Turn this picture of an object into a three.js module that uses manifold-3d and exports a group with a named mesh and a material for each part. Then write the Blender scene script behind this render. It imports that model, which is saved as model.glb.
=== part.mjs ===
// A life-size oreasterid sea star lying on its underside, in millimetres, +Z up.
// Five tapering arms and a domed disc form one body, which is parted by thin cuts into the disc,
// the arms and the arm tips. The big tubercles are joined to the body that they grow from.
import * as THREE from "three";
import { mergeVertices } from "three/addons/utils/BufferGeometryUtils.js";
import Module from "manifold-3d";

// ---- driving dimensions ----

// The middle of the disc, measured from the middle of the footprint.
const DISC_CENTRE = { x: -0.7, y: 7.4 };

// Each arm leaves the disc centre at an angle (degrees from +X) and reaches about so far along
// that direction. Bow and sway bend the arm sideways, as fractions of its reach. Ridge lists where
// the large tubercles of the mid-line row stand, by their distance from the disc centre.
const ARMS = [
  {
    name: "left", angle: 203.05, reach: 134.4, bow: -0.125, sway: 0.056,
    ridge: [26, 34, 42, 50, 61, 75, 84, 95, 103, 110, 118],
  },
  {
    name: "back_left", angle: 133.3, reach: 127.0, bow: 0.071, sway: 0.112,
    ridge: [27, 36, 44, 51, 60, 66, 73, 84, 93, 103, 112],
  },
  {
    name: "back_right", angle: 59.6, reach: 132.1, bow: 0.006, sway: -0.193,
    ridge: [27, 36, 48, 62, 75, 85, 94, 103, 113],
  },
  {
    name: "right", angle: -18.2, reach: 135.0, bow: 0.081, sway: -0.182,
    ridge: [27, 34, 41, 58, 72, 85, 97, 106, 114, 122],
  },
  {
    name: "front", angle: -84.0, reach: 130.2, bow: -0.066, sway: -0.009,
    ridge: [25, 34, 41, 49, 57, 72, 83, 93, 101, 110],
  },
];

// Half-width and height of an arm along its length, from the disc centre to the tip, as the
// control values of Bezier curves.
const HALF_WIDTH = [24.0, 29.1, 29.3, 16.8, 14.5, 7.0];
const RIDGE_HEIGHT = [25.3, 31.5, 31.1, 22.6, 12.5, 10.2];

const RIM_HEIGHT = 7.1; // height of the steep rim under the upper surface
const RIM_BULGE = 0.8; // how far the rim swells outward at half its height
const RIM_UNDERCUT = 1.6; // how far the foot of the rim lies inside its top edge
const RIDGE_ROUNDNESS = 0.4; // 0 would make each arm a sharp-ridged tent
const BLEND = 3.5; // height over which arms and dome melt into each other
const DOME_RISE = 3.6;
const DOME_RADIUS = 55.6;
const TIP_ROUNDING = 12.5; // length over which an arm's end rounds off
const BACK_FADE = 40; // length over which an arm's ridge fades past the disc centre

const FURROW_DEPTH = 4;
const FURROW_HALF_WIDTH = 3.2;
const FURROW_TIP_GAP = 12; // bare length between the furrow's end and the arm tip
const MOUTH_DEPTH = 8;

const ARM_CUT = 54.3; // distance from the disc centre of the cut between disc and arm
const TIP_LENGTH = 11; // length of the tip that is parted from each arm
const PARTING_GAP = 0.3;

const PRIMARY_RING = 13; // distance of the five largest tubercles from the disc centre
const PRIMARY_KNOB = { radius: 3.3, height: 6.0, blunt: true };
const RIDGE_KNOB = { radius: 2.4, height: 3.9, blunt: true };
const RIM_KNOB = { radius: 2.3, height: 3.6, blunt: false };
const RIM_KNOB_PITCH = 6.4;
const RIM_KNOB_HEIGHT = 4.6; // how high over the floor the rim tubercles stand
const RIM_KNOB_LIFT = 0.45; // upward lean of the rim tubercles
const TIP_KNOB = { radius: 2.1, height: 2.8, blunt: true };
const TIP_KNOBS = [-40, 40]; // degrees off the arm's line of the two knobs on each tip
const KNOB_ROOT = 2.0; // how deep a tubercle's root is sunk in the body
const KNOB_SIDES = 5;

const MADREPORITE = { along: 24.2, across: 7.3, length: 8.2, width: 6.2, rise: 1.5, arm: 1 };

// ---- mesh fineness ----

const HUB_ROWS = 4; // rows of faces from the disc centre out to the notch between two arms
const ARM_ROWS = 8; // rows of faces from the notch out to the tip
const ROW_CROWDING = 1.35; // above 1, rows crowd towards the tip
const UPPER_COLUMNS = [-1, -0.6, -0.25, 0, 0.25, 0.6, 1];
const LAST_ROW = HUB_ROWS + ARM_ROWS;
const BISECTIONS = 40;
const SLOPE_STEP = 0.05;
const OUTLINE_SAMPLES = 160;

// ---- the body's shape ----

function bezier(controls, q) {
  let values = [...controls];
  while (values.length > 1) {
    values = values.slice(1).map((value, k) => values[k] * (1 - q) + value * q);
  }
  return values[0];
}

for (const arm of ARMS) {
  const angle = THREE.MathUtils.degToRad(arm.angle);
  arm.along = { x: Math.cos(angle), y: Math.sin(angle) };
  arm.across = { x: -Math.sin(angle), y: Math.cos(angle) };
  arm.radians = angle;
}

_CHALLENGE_
Each line above is to be repeated exactly.

_COMPLETE OUTPUT_
Turn this picture of an object into a three.js module that uses manifold-3d and exports a group with a named mesh and a material for each part. Then write the Blender scene script behind this render. It imports that model, which is saved as model.glb.
=== part.mjs ===
// A life-size oreasterid sea star lying on its underside, in millimetres, +Z up.
// Five tapering arms and a domed disc form one body, which is parted by thin cuts into the disc,
// the arms and the arm tips. The big tubercles are joined to the body that they grow from.
import * as THREE from "three";
import { mergeVertices } from "three/addons/utils/BufferGeometryUtils.js";
import Module from "manifold-3d";

// ---- driving dimensions ----

// The middle of the disc, measured from the middle of the footprint.
const DISC_CENTRE = { x: -0.7, y: 7.4 };

// Each arm leaves the disc centre at an angle (degrees from +X) and reaches about so far along
// that direction. Bow and sway bend the arm sideways, as fractions of its reach. Ridge lists where
// the large tubercles of the mid-line row stand, by their distance from the disc centre.
const ARMS = [
  {
    name: "left", angle: 203.05, reach: 134.4, bow: -0.125, sway: 0.056,
    ridge: [26, 34, 42, 50, 61, 75, 84, 95, 103, 110, 118],
  },
  {
    name: "back_left", angle: 133.3, reach: 127.0, bow: 0.071, sway: 0.112,
    ridge: [27, 36, 44, 51, 60, 66, 73, 84, 93, 103, 112],
  },
  {
    name: "back_right", angle: 59.6, reach: 132.1, bow: 0.006, sway: -0.193,
    ridge: [27, 36, 48, 62, 75, 85, 94, 103, 113],
  },
  {
    name: "right", angle: -18.2, reach: 135.0, bow: 0.081, sway: -0.182,
    ridge: [27, 34, 41, 58, 72, 85, 97, 106, 114, 122],
  },
  {
    name: "front", angle: -84.0, reach: 130.2, bow: -0.066, sway: -0.009,
    ridge: [25, 34, 41, 49, 57, 72, 83, 93, 101, 110],
  },
];

// Half-width and height of an arm along its length, from the disc centre to the tip, as the
// control values of Bezier curves.
const HALF_WIDTH = [24.0, 29.1, 29.3, 16.8, 14.5, 7.0];
const RIDGE_HEIGHT = [25.3, 31.5, 31.1, 22.6, 12.5, 10.2];

const RIM_HEIGHT = 7.1; // height of the steep rim under the upper surface
const RIM_BULGE = 0.8; // how far the rim swells outward at half its height
const RIM_UNDERCUT = 1.6; // how far the foot of the rim lies inside its top edge
const RIDGE_ROUNDNESS = 0.4; // 0 would make each arm a sharp-ridged tent
const BLEND = 3.5; // height over which arms and dome melt into each other
const DOME_RISE = 3.6;
const DOME_RADIUS = 55.6;
const TIP_ROUNDING = 12.5; // length over which an arm's end rounds off
const BACK_FADE = 40; // length over which an arm's ridge fades past the disc centre

const FURROW_DEPTH = 4;
const FURROW_HALF_WIDTH = 3.2;
const FURROW_TIP_GAP = 12; // bare length between the furrow's end and the arm tip
const MOUTH_DEPTH = 8;

const ARM_CUT = 54.3; // distance from the disc centre of the cut between disc and arm
const TIP_LENGTH = 11; // length of the tip that is parted from each arm
const PARTING_GAP = 0.3;

const PRIMARY_RING = 13; // distance of the five largest tubercles from the disc centre
const PRIMARY_KNOB = { radius: 3.3, height: 6.0, blunt: true };
const RIDGE_KNOB = { radius: 2.4, height: 3.9, blunt: true };
const RIM_KNOB = { radius: 2.3, height: 3.6, blunt: false };
const RIM_KNOB_PITCH = 6.4;
const RIM_KNOB_HEIGHT = 4.6; // how high over the floor the rim tubercles stand
const RIM_KNOB_LIFT = 0.45; // upward lean of the rim tubercles
const TIP_KNOB = { radius: 2.1, height: 2.8, blunt: true };
const TIP_KNOBS = [-40, 40]; // degrees off the arm's line of the two knobs on each tip
const KNOB_ROOT = 2.0; // how deep a tubercle's root is sunk in the body
const KNOB_SIDES = 5;

const MADREPORITE = { along: 24.2, across: 7.3, length: 8.2, width: 6.2, rise: 1.5, arm: 1 };

// ---- mesh fineness ----

const HUB_ROWS = 4; // rows of faces from the disc centre out to the notch between two arms
const ARM_ROWS = 8; // rows of faces from the notch out to the tip
const ROW_CROWDING = 1.35; // above 1, rows crowd towards the tip
const UPPER_COLUMNS = [-1, -0.6, -0.25, 0, 0.25, 0.6, 1];
const LAST_ROW = HUB_ROWS + ARM_ROWS;
const BISECTIONS = 40;
const SLOPE_STEP = 0.05;
const OUTLINE_SAMPLES = 160;

// ---- the body's shape ----

function bezier(controls, q) {
  let values = [...controls];
  while (values.length > 1) {
    values = values.slice(1).map((value, k) => values[k] * (1 - q) + value * q);
  }
  return values[0];
}

for (const arm of ARMS) {
  const angle = THREE.MathUtils.degToRad(arm.angle);
  arm.along = { x: Math.cos(angle), y: Math.sin(angle) };
  arm.across = { x: -Math.sin(angle), y: Math.cos(angle) };
  arm.radians = angle;
}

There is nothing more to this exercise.